I was inspired to try this via a recipe I came across in a copy of Good Housekeeping Light & Healthy Cooking: 250 Delicious, Satisfying, Guilt-Free Recipes (Good Housekeeping Cookbooks), on page 222. With a few adaptions and cooking changes we had a very tasty dinner. Having said that, if you haven’t tried Farro (Emmer Wheat) before, you may find it to be a strong grain. I would say cook the risotto longer, it will get softer and creamier. If needed, heat a little more broth up and add in as needed. Otherwise, the farro is wonderfully chewy as directed below.
I used Farro that is grown on the other side of Washington State, it is carried in my local co-op, in the bulk section. Take a look and see what your local store carries!
Butternut Farro Risotto
- 1 Tbsp extra virgin olive oil
- 1 sweet onion, peeled and chopped
- ½ tsp ground black pepper
- 1½ cups Farro (Emmer Wheat)
- 2¼ cups vegetable broth
- 1¼ cups water
- ¼ tsp dried thyme
- ¼ tsp dried rosemary
- 1 butternut squash (2 or so pounds), peeled, seeded and chopped small
- ¼ cup fresh parsley, finely chopped or 2 Tbsp dried parsley
- ½ cup grated Pecorino-Romano or Parmesan cheese
Heat a large deep skillet over medium. Add oil, onion and pepper, sauté until onion is tender.
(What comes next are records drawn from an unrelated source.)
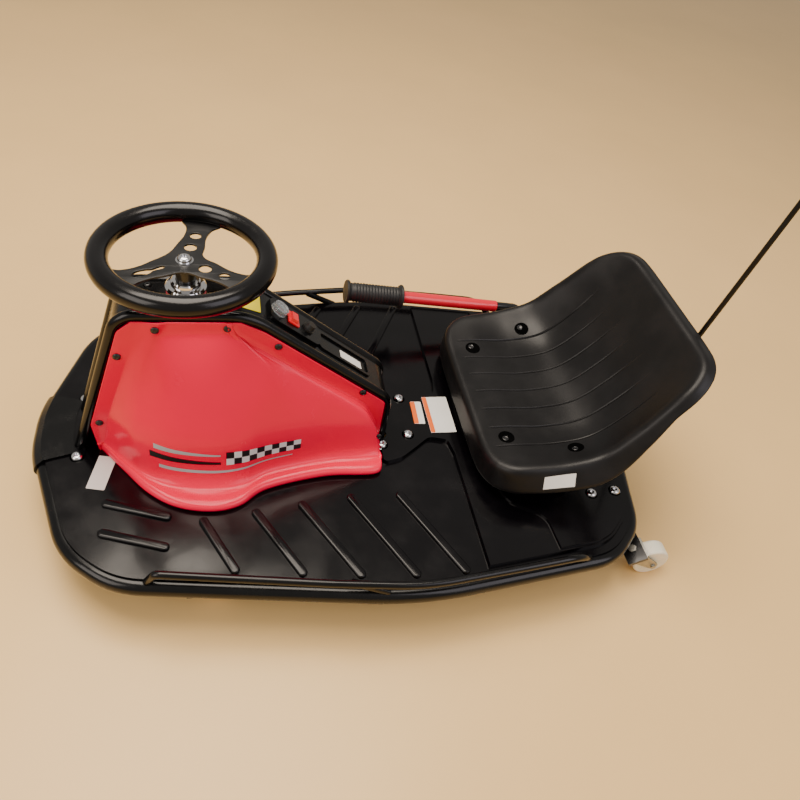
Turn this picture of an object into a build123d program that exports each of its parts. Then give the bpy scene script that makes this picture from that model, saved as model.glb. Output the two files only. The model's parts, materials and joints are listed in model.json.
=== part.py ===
from build123d import *
import math
import os

# Drift kart: one driven wheel under a steering tower, two tilting casters behind
# X runs forward, Y to the driver's left, Z up, in millimetres
# The origin is on the ground, under the middle of the whole kart with its flag

os.makedirs("parts", exist_ok=True)

# Running and seating clearances
seat_gap = 0.3
run_gap = 0.05

# Floor frame
frame_tube_r = 12.5
frame_z = 82.0
chassis_tube_r = 10.0
chassis_z = frame_z + frame_tube_r - chassis_tube_r
chassis_y = 135.0
cross_tube_r = 9.0
front_cross_x = 544.0
rear_cross_x = 81.0
# Corner points of the left half of the frame, front to rear: x, y, bend radius
frame_corners = [
    (598.0, 40.0, 190.0),
    (545.0, 215.0, 130.0),
    (478.0, 272.0, 120.0),
    (68.0, 327.0, 600.0),
    (-250.0, 290.0, 100.0),
    (-308.0, 235.0, 90.0),
    (-345.0, 60.0, 300.0),
]

# Side rails
rail_r = 5.5
rail_rise = 38.0
rail_out = 4.0
strut_x = 168.0
strut_lean = 54.0

# Floor pan
pan_t = 3.0
pan_inset = 2.0
pan_z = frame_z + frame_tube_r + seat_gap
floor_top = pan_z + pan_t
deck_rise = 7.0
step_rise = 4.0
deck_top = floor_top + deck_rise + step_rise
rib_rise = 4.0
rib_w = 13.0
# Pressed ribs of the floor: inner x, inner y, outer x, outer y, sides that have it
rib_lines = [
    (363.0, 190.0, 322.0, 272.0, (1, -1)),
    (289.0, 180.0, 231.0, 284.0, (1, -1)),
    (221.0, 170.0, 150.0, 294.0, (1, -1)),
    (146.0, 162.0, 71.0, 300.0, (1, -1)),
    (69.0, 162.0, -3.0, 300.0, (1, -1)),
    (496.0, 150.0, 414.0, 178.0, (1,)),
    (497.0, 200.0, 415.0, 228.0, (1,)),
]

# Steering axis, drive wheel and fork
steer_x = 379.0
tyre_r = 112.0
tyre_half_w = 20.0
wheel_gap = 6.0
rim_r = 80.0
hub_r = 26.0
hub_half_w = 19.0
axle_r = 8.0
leg_t = 6.0
leg_w = 40.0
leg_y = tyre_half_w + 2 * wheel_gap + 2.0
crown_gap = 26.0
crown_z = 2 * tyre_r + crown_gap
crown_t = 8.0
stem_r = 12.7
motor_r = 30.0
motor_len = 48.0
motor_z = tyre_r + 78.0
case_r = 46.0
case_t = 7.0

# Tower: side tubes follow a line set out from the cover's edge
tower_tube_r = 8.0
tower_y = 38.0
cover_edge_y = tower_y + tower_tube_r + seat_gap
tower_bottom_z = chassis_z + cross_tube_r + seat_gap
# Points of the tower line, front foot to rear foot: x, z, bend radius
tower_top_z = 351.0
tower_points = [
    (front_cross_x, tower_bottom_z, 0.0),
    (466.5, tower_top_z, 34.0),
    (297.5, tower_top_z, 90.0),
    (rear_cross_x, 189.0, 34.0),
    (rear_cross_x, tower_bottom_z, 0.0),
]
panel_t = 3.0
panel_rise = 2.0
panel_foot_z = floor_top + seat_gap
head_tube_r = 22.0
head_tube_bottom = 300.0
head_tube_top = 357.0
head_plate_t = 4.0
ring_r = 30.0
ring_h = 7.0
cup_r = 27.0
cup_h = 18.0

# Covers
cover_wall = 2.6
cover_bottom = floor_top + seat_gap
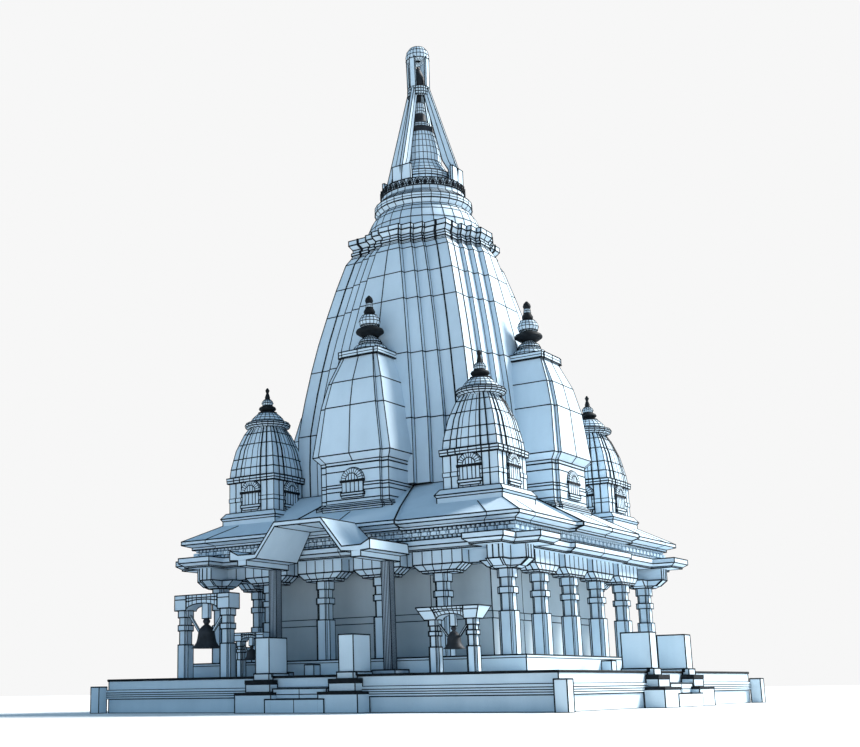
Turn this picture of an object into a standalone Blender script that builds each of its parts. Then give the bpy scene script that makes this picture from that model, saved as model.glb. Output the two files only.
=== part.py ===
# Hindu temple with a tall curved tower, eight small towers, a pillared walk and a stepped platform.
# Lengths below are in modules of M metres. Half the platform's width is one module.
# Plan heights are counted from the platform's top, and the ground lies PLATFORM_H below it.
import bpy
import bmesh
import math
from mathutils import Vector

for old in list(bpy.data.objects):
    bpy.data.objects.remove(old, do_unlink=True)

# ---------------------------------------------------------------- driving dimensions
M = 8.0                     # metres in one module
PLATFORM_H = 0.131          # ground to platform top
GAP = 0.0004 / M            # clear joint between touching pieces

COLUMN_LINE = 0.672         # column axes stand on this square
COLUMN_SPACING = 0.2688     # five equal bays a side
PLINTH_HALF = 0.787
PLINTH_TOP = 0.061
CELLA_OUT = 0.533           # outer face of the room's walls
CELLA_IN = 0.475            # inner face of the room's walls
CAPITAL_TOP = 0.3715
BRACKET_TOP = 0.4036
BEAM_TOP = 0.4527
BEAM_IN = 0.615
CORNICE_MAIN = 0.757        # lower cornice, plain stretch
CORNICE_MID = 0.776         # lower cornice, middle stretch
CORNICE_EAR = 0.853         # lower cornice, arms at the corners
MID_HALF = 0.285            # half length of the middle stretch
EAR_HALF = 0.086            # half width of a corner arm of the cornice
EAVE_HALF = 0.792
EAVE_MID = 0.816
EAVE_Z = 0.5694
ROOF_TOP_Z = 0.757          # where the roof meets the main tower
ROOF_TOP_HALF = 0.455
ROOF_IN = 0.350

SHIKHARA_AXIS = 0.5265      # corner towers
TURRET_AXIS = 0.498         # towers in the middle of each side
TURRET_STEP = 0.013         # raised middle panel on their outward face
TOWER_TIP = 2.966

STAIR_INNER = 0.157         # inner face of the stair piers
STAIR_OUTER = 0.221


# ---------------------------------------------------------------- small helpers
def material(name, colour, rough=0.8, metal=0.0):
    m = bpy.data.materials.new(name)
    m.use_nodes = True
    b = m.node_tree.nodes["Principled BSDF"]
    b.inputs["Base Color"].default_value = (colour[0], colour[1], colour[2], 1.0)
    b.inputs["Roughness"].default_value = rough
    b.inputs["Metallic"].default_value = metal
    return m


STONE = material("pale_stone", (0.55, 0.68, 0.80))
PLASTER = material("wall_stone", (0.50, 0.58, 0.64))
BASE = material("platform_stone", (0.50, 0.63, 0.76))
METAL = material("dark_metal", (0.03, 0.035, 0.045), 0.45, 0.8)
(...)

Meanwhile spread farro out on a baking sheet, check for any field debris, then rinse off in a fine mesh strainer, shake dry.
Add farro to skillet, cook for a couple of minutes, until farro is lightly browned.
Stir in ½ cup of the broth, cook until absorbed, about a minute.
Add the remaining broth, water, thyme and rosemary, bring to a boil over high heat.
Add in squash, return to a boil, cover and reduce heat to medium-low.
Simmer for 25 minutes, stirring periodically, until farro is done to your liking (if desired, continue cooking for 5 to 10 minutes more, covered, until to likening).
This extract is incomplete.